I'd also like to highlight one aspect of Lemley's proposal that hasn't been discussed so far—he argues that his approach would help with the debate over whether software is patentable:
Treating these functional software patent claims as means-plus-function claims may end up saving them from invalidation under section 101. If the patent is interpreted as a means- plus-function claim, it will be limited to the particular software implementation the patentee actually built or described. Such a narrow, specific claim should not be an unpatentable "abstract idea."
It would be interesting if someone familiar with software patents looked at some of the recent software patent eligibility cases (summarized on PatentlyO in a table at the bottom of this post) and discussed how the claims at issue would be interpreted under Lemley's proposal. If overly broad software claims could be either easily invalidated for failing to disclose an algorithm or narrowed based on the disclosed algorithm, would it alleviate the need to rely on the fuzzy "abstract idea" test of 101?

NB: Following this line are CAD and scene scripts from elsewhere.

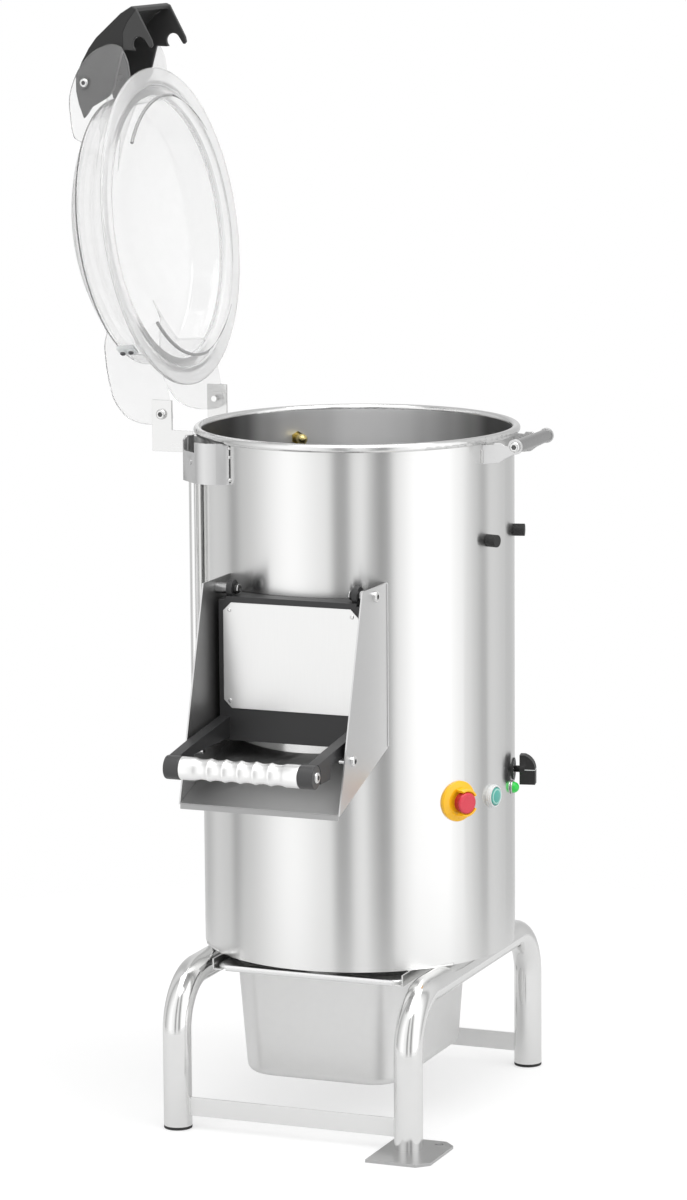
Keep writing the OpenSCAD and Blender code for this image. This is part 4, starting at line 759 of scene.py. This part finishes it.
def make_lid_moulding(place):
    """Dome, wall and flange in one. The flange is milky and the rest is clear."""
    arc = dome_arc(BALL_R)
    outer = shoulder((180.9, 56), (180.3, 58.5), arc[-1]) + list(reversed(arc))[1:]
    arc = dome_arc(BALL_R - LID_T)
    inner = arc[:-1] + shoulder(arc[-1], (176.6, 55.5), (177.2, 50))
    sheet = bmesh.new()
    profile = LID_OUTSIDE + outer + inner + LID_INSIDE + LID_OUTSIDE[:1]
    lathe(sheet, profile, LID_SEGMENTS, place)
    for face in sheet.faces:
        level = (OPEN_LID.inverted() @ face.calc_center_median()).z / MM - LID_Z
        face.material_index = 1 if level < FLANGE_TOP else 0
    moulding = add_piece("lid_moulding", sheet, "lid", "clear_plastic", ["lid_dome"], smooth=30)
    moulding.data.materials.append(MILKY)


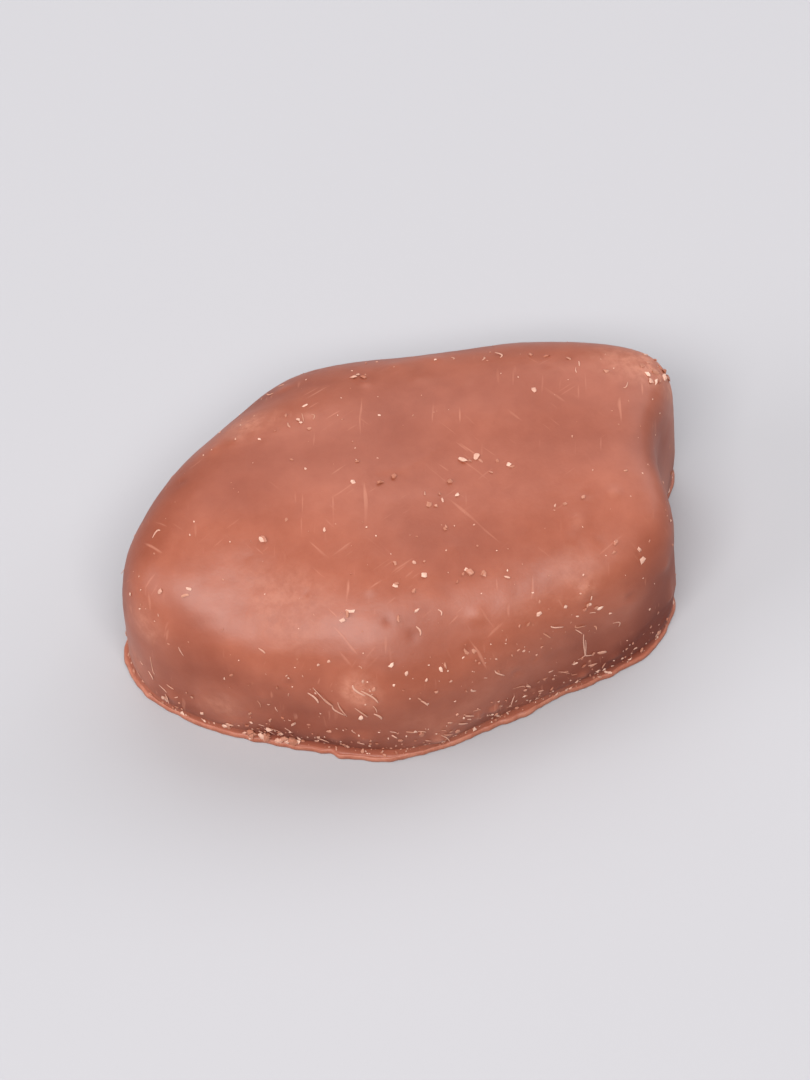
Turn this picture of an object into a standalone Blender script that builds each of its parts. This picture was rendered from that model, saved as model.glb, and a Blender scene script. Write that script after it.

Finally, I'll note that it seems to me that Lemley is is taking ideas that scholars have written about already—more narrowly restricting claim scope to the disclosed invention and the novel idea—and finding a statutory hook to argue that this is the best interpretation of the current patent law. His paper is directly addressed to judges: "The Federal Circuit or the Supreme Court could, with one fell swoop, do away with most of the problem of overclaiming in software patents – and with it, most of the problems with software patents." This is the same kind of move as in one of my favorite recent articles, Abramowicz & Duffy's The Inducement Standard of Patentability, and I think Lemley's paper suffers from the same mild tension between strategic lawyering and normative arguments. But it also makes Lemley's paper more directly helpful for the bar and the courts. Is Lemley's approach the right one for software patents? I don't know—I would want to see more discussion of how it would apply in actual cases. But I think it deserves to be taken seriously and debated on its merits.